Bradbury’s novel is much more intricate than this, but today I want to focus on this aspect of the story. As one of Bradbury’s characters explains, their world ended up like this—with no legal access to books—not because censorship started from the top down, with the government imposing it upon the populace, but because over time people electively stopped reading.

Fortunately, this dystopian future is not a reality, but the subject matter tends to foster a discussion about reading that involves some important questions. How often do we read? How important is it to our daily lives? Why does it matter if we read at all?

To summarize a 2006 research overview from the National Literacy Trust, reading helps us in many ways–to foster personal development, to learn about a variety of subjects (everything from science to history to pop culture and beyond), and to feed our imaginations.
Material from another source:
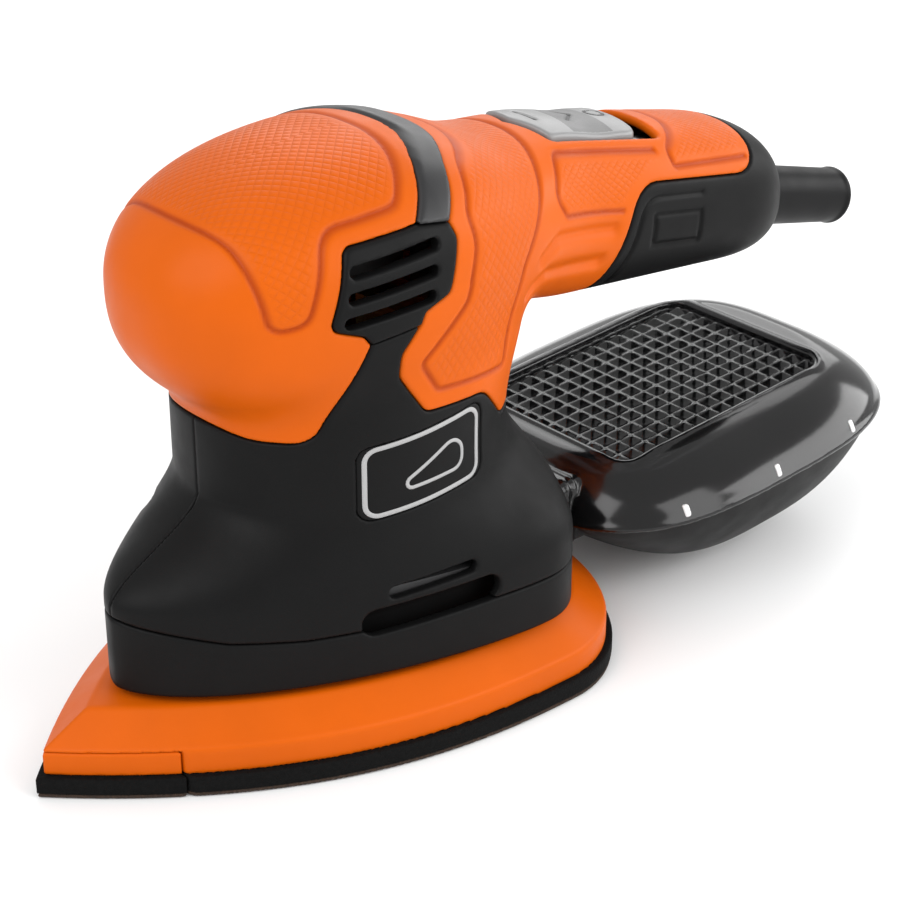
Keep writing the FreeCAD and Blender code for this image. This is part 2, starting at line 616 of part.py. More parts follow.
subpart(fan, "fan")

weight_disc = cylinder("weight_disc", "weight_radius", "weight_low", "fan_low")
weight_half = block("weight_half", "-weight_radius", "weight_radius", "-weight_radius", "-2",
                    "weight_low", "fan_low")
weight_sector = doc.addObject("Part::MultiCommon", "weight_sector")
weight_sector.Shapes = [weight_disc, weight_half]
weight_hub = cylinder("weight_hub", "hub_radius + 1", "weight_low", "fan_low")
shaft_bore = cylinder("shaft_bore", "shaft_radius", "shaft_low", "fan_low")
subpart(cut("weight", union("weight_solid", weight_sector, weight_hub), shaft_bore), "counterweight")
pin_shank = cylinder("pin_shank", "pin_radius", "pin_low", "weight_low", "0", "throw")
subpart(pin_shank, "eccentric_pin")
screw_head = cylinder("screw_head_disc", "screw_head_radius", "screw_head_low", "pin_low", "0", "throw")
subpart(screw_head, "platen_screw")
bearing_outer = cylinder("platen_bearing_outer", "bearing_radius", "platen_bearing_low",
                         "platen_bearing_low + bearing_height - 0.4", "0", "throw")
bearing_inner = cylinder("platen_bearing_bore", "pin_radius + running", "platen_bearing_low",
                         "platen_bearing_low + bearing_height - 0.4", "0", "throw")
subpart(cut("platen_bearing_ring", bearing_outer, bearing_inner), "platen_bearing")

# ---- base: outline points run from the nose along the tool's left side to the tail ----

NOSE_FULLNESS = 2.4
SIDE_STEPS = 6
TAIL_STEPS = 5


def base_side():
    """The base's outline from its nose to its tail: a power curve to the widest place, then a quarter oval."""
    half, wide_at = size("base_half"), size("base_wide_at")
    long = wide_at + size("base_nose")
    points = []
    for step in range(SIDE_STEPS):
        share = 1 - step / SIDE_STEPS
        points.append((half * (1 - share ** NOSE_FULLNESS), wide_at - long * share))
    for step in range(TAIL_STEPS + 1):
        angle = math.pi / 2 * step / TAIL_STEPS
        points.append((half * math.cos(angle), wide_at + (size("base_tail") - wide_at) * math.sin(angle)))
    return points


NOSE_ANGLE = math.atan(NOSE_FULLNESS * size("base_half") / (size("base_wide_at") + size("base_nose")))


def inset_side(inset):
    """The side's points moved square to the outline by the inset."""
    side = base_side()
    moved = [(0.0, side[0][1] + inset / math.sin(NOSE_ANGLE))]
    for before, here, after in zip(side, side[1:], side[2:]):
        run_x = after[0] - before[0]
        run_y = after[1] - before[1]
        length = math.hypot(run_x, run_y)
        moved.append((here[0] - run_y / length * inset, here[1] + run_x / length * inset))
    moved.append((0.0, side[-1][1] - inset))
    return moved


def base_wire(inset, height):
    points = [Vector(x, y, height) for x, y in inset_side(inset)]
    side = Part.BSplineCurve()
    side.interpolate(Points=points, InitialTangent=Vector(math.sin(NOSE_ANGLE), math.cos(NOSE_ANGLE), 0),
                     FinalTangent=Vector(-1, 0, 0))
    edge = side.toShape()
    return Part.Wire(Part.__sortEdges__([edge, mirrored(edge)]))


def base_slab(inset, low, high):
    return Part.Face(base_wire(inset, low)).extrude(Vector(0, 0, high - low))


split = -size("tip_split")
gap = size("tip_gap")
front_of_split = box_shape(-70, 70, -100, split - gap, -5, 60)
rear_of_split = box_shape(-70, 70, split, 100, -5, 60)
throw = size("throw")


def at_pin(radius, low, high):
    return Part.makeCylinder(radius, high - low, Vector(0, throw, low))


DUST_HOLE_COUNT = 6
DUST_HOLE_RADIUS = 3.5
DUST_RING_RADIUS = 26.0
DUST_RING_AT = 8.0
dust_drills = []
for step in range(DUST_HOLE_COUNT):
    angle = 2 * math.pi * step / DUST_HOLE_COUNT
    middle = Vector(DUST_RING_RADIUS * math.cos(angle), DUST_RING_AT + DUST_RING_RADIUS * math.sin(angle), -2.0)
    dust_drills.append(Part.makeCylinder(DUST_HOLE_RADIUS, 30.0, middle))


def drilled(shape):
    for drill in dust_drills:
        shape = shape.cut(drill)
    return shape


WALL_LIP = 0.3
facets = Part.makeLoft([base_wire(size("wall_inset"), size("wall_top")),
                        base_wire(size("facet_inset"), size("platen_top"))], True, True)
wall_part = base_slab(size("wall_inset"), size("pad_top"), size("wall_top"))
tip_zone_high = size("wall_top") - WALL_LIP
tip_holder = base_slab(size("wall_inset"), size("pad_top"), tip_zone_high).common(front_of_split)
tip_room = box_shape(-70, 70, -100, split, 0, tip_zone_high + 0.15)
platen = facets.fuse(wall_part.cut(tip_room))
platen = platen.cut(at_pin(size("bearing_radius") + 1.0, 0.0, size("platen_bearing_low")))
platen_bearing_high = size("platen_bearing_low") + size("bearing_height") - 0.4
platen = platen.cut(at_pin(size("bearing_radius"), 0.0, platen_bearing_high))
platen = platen.cut(at_pin(size("bearing_radius") - 2.0, 0.0, 30.0))
made("platen", drilled(platen).removeSplitter())
made("tip_holder", tip_holder)
pad = base_slab(0.0, size("sheet_thick"), size("pad_top"))
made("main_pad", drilled(pad.common(rear_of_split)))
made("tip_pad", pad.common(front_of_split))
abrasive = base_slab(0.0, 0.0, size("sheet_thick"))
made("sanding_sheet", drilled(abrasive.common(rear_of_split)))
made("tip_sheet", abrasive.common(front_of_split))

for end, x, y in (("front", "front_leg_x", "-front_leg_y"), ("rear", "rear_leg_x", "rear_leg_y")):
    for side, sign in (("left", ""), ("right", "-")):
        leg = cylinder(f"leg_shape_{end}_{side}", "leg_radius", "platen_top", "plate_low", sign + x, y)
        subpart(leg, f"leg_{end}_{side}")

# ---- dust duct and box ----

duct_tube = block("duct_tube", "-duct_half", "duct_half", "duct_front", "duct_rear", "duct_low", "duct_high")
duct_bore = block("duct_bore", "-duct_half + duct_skin", "duct_half - duct_skin", "duct_front",
                  "duct_rear", "duct_low + duct_skin", "duct_high - duct_skin")
subpart(cut("duct", duct_tube, duct_bore), "dust_duct")
seal_plate = block("seal_plate", "-duct_half - 2", "duct_half + 2", "seal_front", "seal_rear",
                   "duct_low - 2", "duct_high + 2")
seal_hole = block("seal_hole", "-duct_half", "duct_half", "seal_front", "seal_rear", "duct_low", "duct_high")
subpart(cut("seal", seal_plate, seal_hole), "duct_seal")

BOX_FULLNESS = 3.1
BOX_STATIONS = 4
LID_CURVE = 1.9


def tray_rows():
    """Height, how far the sides move in and how far the front moves back, from the floor to the seam."""
    rows = []
    for step in range(BOX_STATIONS + 1):
        below = 1 - math.sin(math.pi / 2 * step / BOX_STATIONS)
        rounding = size("tray_round") * (1 - math.sqrt(1 - below ** 2))
        rows.append((between(size("box_seam"), size("box_floor"), below), size("tray_lean") * below + rounding,
                     size("tray_front_lean") * below + rounding))
    return rows


def lid_rows():
    """The same three numbers from the seam to the top."""
    rows = []
    for step in range(BOX_STATIONS + 1):
        above = step / BOX_STATIONS
        rows.append((between(size("box_seam"), size("box_top"), above), size("lid_lean") * above ** LID_CURVE,
                     size("lid_front_lean") * above ** LID_CURVE))
    return rows


def tilted(height, y):
    """The box rises toward its rear end."""
    return height + math.tan(math.radians(size("box_slope"))) * (y - size("box_level_at"))


def box_wire(inset, front_inset, height):
    front = size("box_front") + front_inset
    rear = size("box_rear") - inset
    middle = (front + rear) / 2
    reach = (rear - front) / 2
    half = size("box_half") - inset
    points = []
    for angle in turn_steps(40):
        y = middle + reach * power(math.sin(angle), BOX_FULLNESS)
        points.append(Vector(half * power(math.cos(angle), BOX_FULLNESS), y, tilted(height, y)))
    return closed_wire(points)


def box_loft(rows, inset=0.0, closed_end=None):
    """The solid through the rows, or the hollow that leaves a wall of the inset and a closed end."""
    wires = []
    for number, (height, side_inset, front_inset) in enumerate(rows):
        lift = 0.0
        if closed_end == "floor" and number == 0:
            lift = inset
        if closed_end == "top" and number == len(rows) - 1:
            lift = -inset
        wires.append(box_wire(side_inset + inset, front_inset + inset, height + lift))
    return Part.makeLoft(wires, True, False)


def box_zone(low, high):
    """Everything between two heights above or below the box's tilted seam."""
    outline = [(40.0, low), (160.0, low), (160.0, high), (40.0, high)]
    return side_prism([(y, tilted(size("box_seam") + height, y), 0) for y, height in outline], -60.0, 60.0)


skin = size("box_skin")
duct_clear = box_shape(-size("duct_half") - 0.4, size("duct_half") + 0.4, 40.0, size("duct_rear") + 3.0,
                       size("duct_low") - 0.4, size("duct_high") + 0.4)
collar = box_shape(-size("collar_half"), size("collar_half"), size("collar_front"), size("duct_rear") + 3.0,
                   size("collar_low"), size("collar_high"))
tray = box_loft(tray_rows()).cut(box_loft(tray_rows(), skin, "floor")).cut(collar)
lid = box_loft(lid_rows()).cut(box_loft(lid_rows(), skin, "top"))
LID_GAP = 0.15
collar_upper = collar.common(box_zone(LID_GAP, 30.0)).cut(duct_clear)
collar_lower = collar.common(box_zone(-30.0, 0.0)).cut(duct_clear)
lid = lid.common(box_zone(LID_GAP, 40.0)).cut(collar).fuse(collar_upper)
made("dust_tray", tray.fuse(collar_lower).removeSplitter())
# the collar's corner cuts off one crumb of the lid's wall, which is dropped
made("dust_lid", max(lid.removeSplitter().Solids, key=lambda solid: solid.Volume))
tab_left = block("tab_left", "collar_half", "collar_half + tab_thick", "collar_front", "tab_rear", "tab_low",
                 "tab_high")
tab_right = block("tab_right", "-collar_half - tab_thick", "-collar_half", "collar_front", "tab_rear",
                  "tab_low", "tab_high")
subpart(union("latch_tabs", tab_left, tab_right), "dust_latch")
frame_plate = block("frame_plate", "-filter_half", "filter_half", "filter_front", "filter_rear",
                    "filter_low", "filter_high")
frame_hole = block("frame_hole", "-filter_half + 2", "filter_half - 2", "filter_front + 2",
                   "filter_rear - 2", "filter_low", "filter_high")
subpart(cut("frame", frame_plate, frame_hole), "filter_frame")
subpart(block("pleats", "-filter_half + 2", "filter_half - 2", "filter_front + 2", "filter_rear - 2",
              "filter_low + 1", "filter_high - 1"), "filter_element")

# ---- internal leads, held along their route ----


def lead(name, points, radius=1.1):
    """A lead of straight runs joined by arcs as large as the runs allow."""
    edges = []
    here = points[0]
    for before, corner, after in zip(points, points[1:], points[2:]):
        come = (corner - before).normalize()
        leave = (after - corner).normalize()
        turn = come.getAngle(leave)
        reach = 0.45 * min((corner - before).Length, (after - corner).Length)
        bend = reach / math.tan(turn / 2)
        start = corner - come * reach
        finish = corner + leave * reach
        inward = (leave - come).normalize()
        middle = corner + inward * (math.hypot(bend, reach) - bend)
        edges.append(Part.LineSegment(here, start).toShape())
        edges.append(Part.Arc(start, middle, finish).toShape())
        here = finish
    edges.append(Part.LineSegment(here, points[-1]).toShape())
    path = Part.Wire(edges)
    start_way = (points[1] - points[0]).normalize()
    profile = Part.Wire([Part.makeCircle(radius, points[0], start_way)])
    made(name, path.makePipeShell([profile], True, False))


for side, sign in (("left", 1.0), ("right", -1.0)):
    lead(f"lead_{side}", [Vector(sign * 26.2, 0, 88), Vector(sign * 26.2, 14, 90), Vector(sign * 16, 30, 93),
                          Vector(sign * 10, 42, 92), Vector(sign * 5, 55.5, 90)])

# ---- checks and export ----

doc.recompute()
problems = []
for item in doc.Objects:
    if "Invalid" in item.State or "Error" in item.State:
        problems.append(f"{item.Name}: {item.State}")
for item in SUBPARTS:
    shape = item.Shape
    if shape.isNull() or not shape.isValid() or not shape.Solids:
        problems.append(f"{item.Label}: bad shape")
if problems:
    raise RuntimeError("; ".join(problems))

os.makedirs("parts", exist_ok=True)
for item in SUBPARTS:
    item.Shape.exportStep(os.path.join("parts", item.Label + ".step"))
    box = item.Shape.BoundBox
    print(f"{item.Label:20s} solids {len(item.Shape.Solids)} volume {item.Shape.Volume:10.1f}"
          f" x {box.XMin:.1f} {box.XMax:.1f} y {box.YMin:.1f} {box.YMax:.1f} z {box.ZMin:.1f} {box.ZMax:.1f}")
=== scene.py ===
import json
import math

import bmesh
import bpy
import numpy as np
from mathutils import Matrix, Vector


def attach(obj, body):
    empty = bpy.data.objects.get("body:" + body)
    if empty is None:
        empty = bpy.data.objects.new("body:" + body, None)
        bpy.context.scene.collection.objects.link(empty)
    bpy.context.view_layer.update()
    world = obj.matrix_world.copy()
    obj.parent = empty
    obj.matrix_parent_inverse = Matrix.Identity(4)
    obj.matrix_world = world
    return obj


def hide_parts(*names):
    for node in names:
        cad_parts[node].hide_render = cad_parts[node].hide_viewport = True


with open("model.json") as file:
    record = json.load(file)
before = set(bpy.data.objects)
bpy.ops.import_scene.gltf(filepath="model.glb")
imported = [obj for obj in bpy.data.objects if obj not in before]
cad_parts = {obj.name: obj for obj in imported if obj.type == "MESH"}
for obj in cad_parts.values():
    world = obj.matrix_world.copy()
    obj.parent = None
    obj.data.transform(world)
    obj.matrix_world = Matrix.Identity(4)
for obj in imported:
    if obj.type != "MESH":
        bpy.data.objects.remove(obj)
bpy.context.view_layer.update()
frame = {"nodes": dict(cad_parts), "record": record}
NODES = frame["nodes"]
MM = 0.001


# ---- body shape, millimetres

TOWER_LOW = 13.5
TOWER_HIGH = 96.0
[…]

It helps us to be informed and to achieve a level of literacy that empowers us, especially in the frequent information overload of the 21st century. Last but not least, all readers know that it can be fun, immersive, and deeply affecting, touching us emotionally and impacting our beliefs, goals, and worldview.
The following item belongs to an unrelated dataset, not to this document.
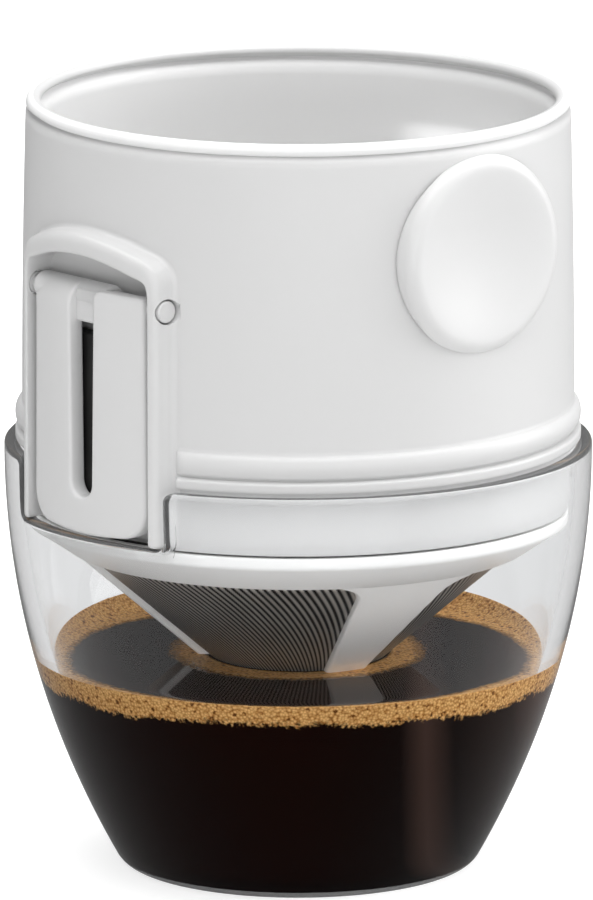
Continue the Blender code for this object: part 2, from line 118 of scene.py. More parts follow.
across = np.array([math.cos(math.radians(VIEW_AZIMUTH)), math.sin(math.radians(VIEW_AZIMUTH)), 0.0])
view_target = np.array([0.0, 0.0, VIEW_HEIGHT]) + across * VIEW_SIDE
camera = bpy.data.objects.new("camera", bpy.data.cameras.new("camera"))
bpy.context.scene.collection.objects.link(camera)
camera.data.lens = VIEW_LENS
camera.data.clip_end = 20.0
aim(camera, view_target + direction(VIEW_AZIMUTH, VIEW_ELEVATION) * VIEW_DISTANCE, view_target)
bpy.context.scene.camera = camera
print(f"camera {VIEW_DISTANCE:.1f} m away with a {VIEW_LENS:.0f} mm lens")

# %% [markdown]
# ## Nets of points
#
# Every new surface here is a net: rows of points, each row a closed ring. Neighbouring rows are joined
# by four-sided faces, and the first and last rows either close on a single point or join each other.
# Working on whole arrays keeps each shape a formula that can be read, and makes a net of a hundred
# thousand points in a blink.

# %% From a net of points to a mesh
def net(points, ends="poles"):
    """Joins rows of points, shaped (rows, columns, 3), into faces. Each row is a closed ring. With ends
    "poles" the first and last rings close on their mean points, and with "ring" they join each other."""
    rows, columns, _ = points.shape
    index = np.arange(rows * columns).reshape(rows, columns)
    right = np.roll(index, -1, axis=1)
    last = rows if ends == "ring" else rows - 1
    upper = np.roll(index, -1, axis=0)[:last]
    upper_right = np.roll(right, -1, axis=0)[:last]
    quads = np.stack([index[:last], right[:last], upper_right, upper], axis=-1).reshape(-1, 4)
    vertices = points.reshape(-1, 3)
    triangles = np.empty((0, 3), int)
    if ends == "poles":
        poles = np.array([points[0].mean(axis=0), points[-1].mean(axis=0)])
        low = np.full(columns, len(vertices))
        vertices = np.vstack([vertices, poles])
        start = np.stack([right[0], index[0], low], axis=-1)
        finish = np.stack([index[-1], right[-1], low + 1], axis=-1)
        triangles = np.vstack([start, finish])
    return outwards(vertices, quads, triangles)


def outwards(vertices, quads, triangles):
    """Turns every face over if the closed net holds a negative volume, so that the faces point out."""
    def volume(a, b, c):
        return np.einsum("ij,ij->i", vertices[a], np.cross(vertices[b], vertices[c])).sum()
    total = volume(*quads[:, :3].T) + volume(*quads[:, [0, 2, 3]].T)
    total += volume(*triangles.T) if len(triangles) else 0.0
    if total < 0:
        quads = quads[:, ::-1]
        triangles = triangles[:, ::-1]
    return vertices, quads, triangles


def mesh_of(name, nets):
    """One mesh from several nets, in metres, shaded smooth."""
    vertices = np.vstack([part[0] for part in nets])
    offsets = np.cumsum([0] + [len(part[0]) for part in nets[:-1]])
    corners = [np.hstack([part[1].ravel() + o, part[2].ravel() + o]) for part, o in zip(nets, offsets)]
    sizes = [np.hstack([np.full(len(part[1]), 4), np.full(len(part[2]), 3)]) for part in nets]
    corners = np.hstack(corners).astype(np.int32)
    sizes = np.hstack(sizes).astype(np.int32)
    mesh = bpy.data.meshes.new(name)
    mesh.vertices.add(len(vertices))
    mesh.vertices.foreach_set("co", (vertices * MM).astype(np.float32).ravel())
    mesh.loops.add(len(corners))
    mesh.loops.foreach_set("vertex_index", corners)
    mesh.polygons.add(len(sizes))
    mesh.polygons.foreach_set("loop_start", (np.cumsum(sizes) - sizes).astype(np.int32))
    mesh.polygons.foreach_set("loop_total", sizes)
    mesh.polygons.foreach_set("use_smooth", np.ones(len(sizes), bool))
    mesh.update(calc_edges=True)
    mesh.validate()
    return mesh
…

We librarians want you to read, for all these benefits and more. No matter the genre—true crime, romance novels, mysteries, spy thrillers, westerns, science fiction, fantasy, biographies, etc.  No matter the topic—health, history, debt-free living, car repair, cooking, parenting advice, craft projects, genealogy, etc. No matter the format—books, audiobooks, newspapers, magazines, graphic novels, paperbacks, or  eBooks.  Even if you prefer to buy all your books, spending money on every title you read, we’re thrilled that you’re reading—just remember that our public libraries also frequently sell used books to raise money for library programs and services for our communities.

I have been told, from time to time, that eBooks and e-readers are the enemy of libraries. This is untrue. We want you to read any format that is accessible and comfortable for you. The East Central Regional Library’s vision is “To assist people of all ages in addressing their informational, educational, and recreational needs in an ever-changing world…”  In our ever-changing world, technology is not the enemy of the library, but an empowering tool that we can use to expand our reach and achieve our goals. Remember that you can also check out downloadable audiobooks and eBooks through our website.
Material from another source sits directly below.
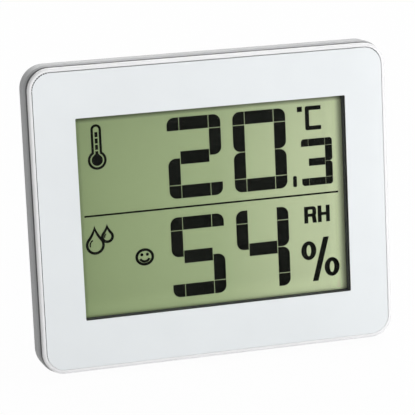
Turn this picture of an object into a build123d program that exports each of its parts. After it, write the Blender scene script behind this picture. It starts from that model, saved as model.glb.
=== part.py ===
from build123d import *
import math
import os

# Room thermometer and hygrometer with a large reflective display, standing on its folding stand.
# Millimetres. +X is to the right seen from the front, +Y to the back, +Z up.
# The origin is on the surface it stands on, under the middle of its box.
# Depths are measured backwards from the front face, heights upwards from the case's lower edge.

os.makedirs("parts", exist_ok=True)

cut_overrun = 2.0

# Case
case_width = 93.0
case_height = 77.0
case_corner_radius = 6.0
lean_angle = 8.42

# Front frame
frame_reveal = 0.4
frame_edge_round = 0.7
frame_rim_depth = 1.3
parting_gap = 0.8
parting_gap_reach = 0.6
flange_thickness = 1.2
frame_lip_depth = 1.5
frame_lip_thickness = 1.2
frame_lip_clearance = 0.15

# Panel: border film on a clear lens, with the window; it lies low and right in its pocket
panel_inset = 1.5
panel_seam = 0.15
panel_settle_right = 0.02
panel_settle_down = 0.1
overlay_thickness = 0.15
lens_thickness = 1.2
window_side_border = 10.12
window_end_border = 11.75
window_right_shift = 0.16
window_up_shift = 0.06
window_corner_radius = 0.3

# Display
gasket_wall = 1.15
gasket_clearance = 0.1
gasket_lip = 0.45
display_side_overlap = 2.4
display_overlap = 1.2
display_ledge = 2.9
glass_thickness = 0.7
figure_thickness = 0.05
reflector_thickness = 0.2
reflector_margin = 0.5
contact_strip_width = 2.0
contact_strip_margin = 3.0
contact_strip_inset = 0.5

# Holder and circuit board
holder_clearance = 0.15
holder_side_bar = 4.1
holder_end_bar = 1.8
board_gap = 1.55
board_thickness = 1.0
board_top_room = 0.9
boss_notch_clearance = 0.3
board_corner_radius = 1.0
board_screw_edge = 2.0
board_screw_row_inset = 3.2
board_screw_radius = 0.8
board_screw_length = 2.9
screw_clearance = 0.1
screw_pilot_clearance = 0.05
screw_tip_room = 0.3
board_screw_tip_room = 0.15
board_screw_head_radius = 1.6
board_screw_head_height = 1.1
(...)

So, we hope you take the time to read today, no matter where you got the book from, how you read it, or what it’s about. Just remember that we’re here to help you, and that all ECRL librarians and staff are happy to help you find reading materials whenever you need or want them.

-Robin Duple, Pine City Branch Librarian

Internet protest over Congressional bills

You may be wondering why if you go to Google today, you’ll see a black square, and a message about censoring the web. If you go to Wikipedia, you’ll find that the site is blacked out today, in protest over potential legislation that some say would limit access to the web and the information it holds. Many other sites and blogs are blacked out today in an organized online protest.

Libraries stand for protecting individuals’ First Amendment rights that support open access to information. The American Library Association (ALA) has put together a chart of the 3 copyright-related bills that are currently in play at the start of 2012: PIPA, SOPA, and OPEN Act.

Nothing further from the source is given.